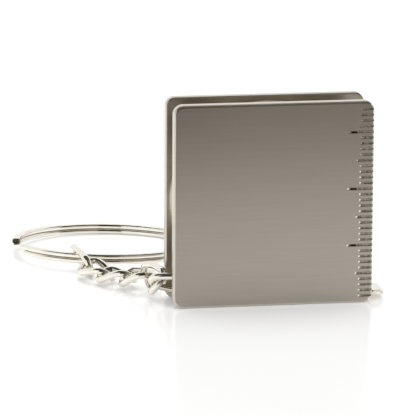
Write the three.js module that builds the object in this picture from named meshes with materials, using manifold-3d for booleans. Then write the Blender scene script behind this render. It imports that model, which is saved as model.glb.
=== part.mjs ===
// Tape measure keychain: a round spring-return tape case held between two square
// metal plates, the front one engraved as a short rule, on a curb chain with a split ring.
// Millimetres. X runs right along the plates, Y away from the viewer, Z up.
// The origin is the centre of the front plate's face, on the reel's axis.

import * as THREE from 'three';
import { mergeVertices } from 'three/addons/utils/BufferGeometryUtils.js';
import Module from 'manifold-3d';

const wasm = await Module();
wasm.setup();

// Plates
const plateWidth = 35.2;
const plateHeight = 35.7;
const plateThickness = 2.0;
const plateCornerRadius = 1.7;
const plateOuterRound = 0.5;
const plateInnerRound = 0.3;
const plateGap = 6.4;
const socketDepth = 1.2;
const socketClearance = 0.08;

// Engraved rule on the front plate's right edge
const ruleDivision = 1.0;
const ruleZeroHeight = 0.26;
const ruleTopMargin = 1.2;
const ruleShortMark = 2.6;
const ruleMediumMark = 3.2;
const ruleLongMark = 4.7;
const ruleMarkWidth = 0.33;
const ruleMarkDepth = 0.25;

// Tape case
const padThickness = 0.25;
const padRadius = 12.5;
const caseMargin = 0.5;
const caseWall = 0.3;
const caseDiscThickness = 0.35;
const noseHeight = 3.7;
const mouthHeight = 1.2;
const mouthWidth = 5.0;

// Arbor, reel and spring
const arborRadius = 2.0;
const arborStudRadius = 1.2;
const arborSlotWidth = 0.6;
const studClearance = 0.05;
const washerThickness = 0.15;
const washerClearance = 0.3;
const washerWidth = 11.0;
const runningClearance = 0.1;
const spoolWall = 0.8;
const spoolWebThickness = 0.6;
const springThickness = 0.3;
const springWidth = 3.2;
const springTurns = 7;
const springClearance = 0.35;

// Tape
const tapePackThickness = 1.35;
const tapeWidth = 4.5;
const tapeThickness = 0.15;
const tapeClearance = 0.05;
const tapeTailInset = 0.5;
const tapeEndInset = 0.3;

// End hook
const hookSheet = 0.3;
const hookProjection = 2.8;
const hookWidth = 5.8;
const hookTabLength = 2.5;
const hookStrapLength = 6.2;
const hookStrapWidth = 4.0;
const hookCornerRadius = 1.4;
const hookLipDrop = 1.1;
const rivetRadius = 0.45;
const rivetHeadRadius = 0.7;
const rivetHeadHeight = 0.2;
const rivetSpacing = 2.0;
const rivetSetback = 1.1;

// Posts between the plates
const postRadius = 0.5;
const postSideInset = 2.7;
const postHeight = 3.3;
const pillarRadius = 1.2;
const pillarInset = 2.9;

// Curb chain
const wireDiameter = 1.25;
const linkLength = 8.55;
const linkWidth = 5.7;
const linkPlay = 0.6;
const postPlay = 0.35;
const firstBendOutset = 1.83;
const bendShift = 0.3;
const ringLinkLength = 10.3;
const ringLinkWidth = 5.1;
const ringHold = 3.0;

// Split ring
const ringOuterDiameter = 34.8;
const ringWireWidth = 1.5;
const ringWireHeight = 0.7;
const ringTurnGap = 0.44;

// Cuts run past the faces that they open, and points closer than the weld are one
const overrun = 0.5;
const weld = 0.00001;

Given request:
Restate the listing in full, word for word.

Task result:
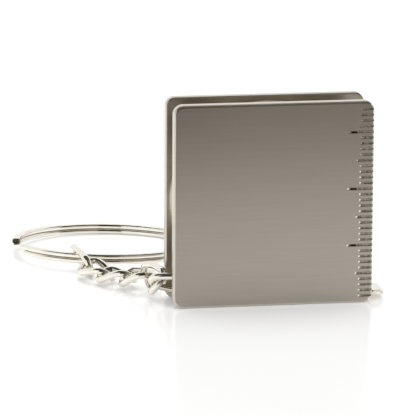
Write the three.js module that builds the object in this picture from named meshes with materials, using manifold-3d for booleans. Then write the Blender scene script behind this render. It imports that model, which is saved as model.glb.
=== part.mjs ===
// Tape measure keychain: a round spring-return tape case held between two square
// metal plates, the front one engraved as a short rule, on a curb chain with a split ring.
// Millimetres. X runs right along the plates, Y away from the viewer, Z up.
// The origin is the centre of the front plate's face, on the reel's axis.

import * as THREE from 'three';
import { mergeVertices } from 'three/addons/utils/BufferGeometryUtils.js';
import Module from 'manifold-3d';

const wasm = await Module();
wasm.setup();

// Plates
const plateWidth = 35.2;
const plateHeight = 35.7;
const plateThickness = 2.0;
const plateCornerRadius = 1.7;
const plateOuterRound = 0.5;
const plateInnerRound = 0.3;
const plateGap = 6.4;
const socketDepth = 1.2;
const socketClearance = 0.08;

// Engraved rule on the front plate's right edge
const ruleDivision = 1.0;
const ruleZeroHeight = 0.26;
const ruleTopMargin = 1.2;
const ruleShortMark = 2.6;
const ruleMediumMark = 3.2;
const ruleLongMark = 4.7;
const ruleMarkWidth = 0.33;
const ruleMarkDepth = 0.25;

// Tape case
const padThickness = 0.25;
const padRadius = 12.5;
const caseMargin = 0.5;
const caseWall = 0.3;
const caseDiscThickness = 0.35;
const noseHeight = 3.7;
const mouthHeight = 1.2;
const mouthWidth = 5.0;

// Arbor, reel and spring
const arborRadius = 2.0;
const arborStudRadius = 1.2;
const arborSlotWidth = 0.6;
const studClearance = 0.05;
const washerThickness = 0.15;
const washerClearance = 0.3;
const washerWidth = 11.0;
const runningClearance = 0.1;
const spoolWall = 0.8;
const spoolWebThickness = 0.6;
const springThickness = 0.3;
const springWidth = 3.2;
const springTurns = 7;
const springClearance = 0.35;

// Tape
const tapePackThickness = 1.35;
const tapeWidth = 4.5;
const tapeThickness = 0.15;
const tapeClearance = 0.05;
const tapeTailInset = 0.5;
const tapeEndInset = 0.3;

// End hook
const hookSheet = 0.3;
const hookProjection = 2.8;
const hookWidth = 5.8;
const hookTabLength = 2.5;
const hookStrapLength = 6.2;
const hookStrapWidth = 4.0;
const hookCornerRadius = 1.4;
const hookLipDrop = 1.1;
const rivetRadius = 0.45;
const rivetHeadRadius = 0.7;
const rivetHeadHeight = 0.2;
const rivetSpacing = 2.0;
const rivetSetback = 1.1;

// Posts between the plates
const postRadius = 0.5;
const postSideInset = 2.7;
const postHeight = 3.3;
const pillarRadius = 1.2;
const pillarInset = 2.9;

// Curb chain
const wireDiameter = 1.25;
const linkLength = 8.55;
const linkWidth = 5.7;
const linkPlay = 0.6;
const postPlay = 0.35;
const firstBendOutset = 1.83;
const bendShift = 0.3;
const ringLinkLength = 10.3;
const ringLinkWidth = 5.1;
const ringHold = 3.0;

// Split ring
const ringOuterDiameter = 34.8;
const ringWireWidth = 1.5;
const ringWireHeight = 0.7;
const ringTurnGap = 0.44;

// Cuts run past the faces that they open, and points closer than the weld are one
const overrun = 0.5;
const weld = 0.00001;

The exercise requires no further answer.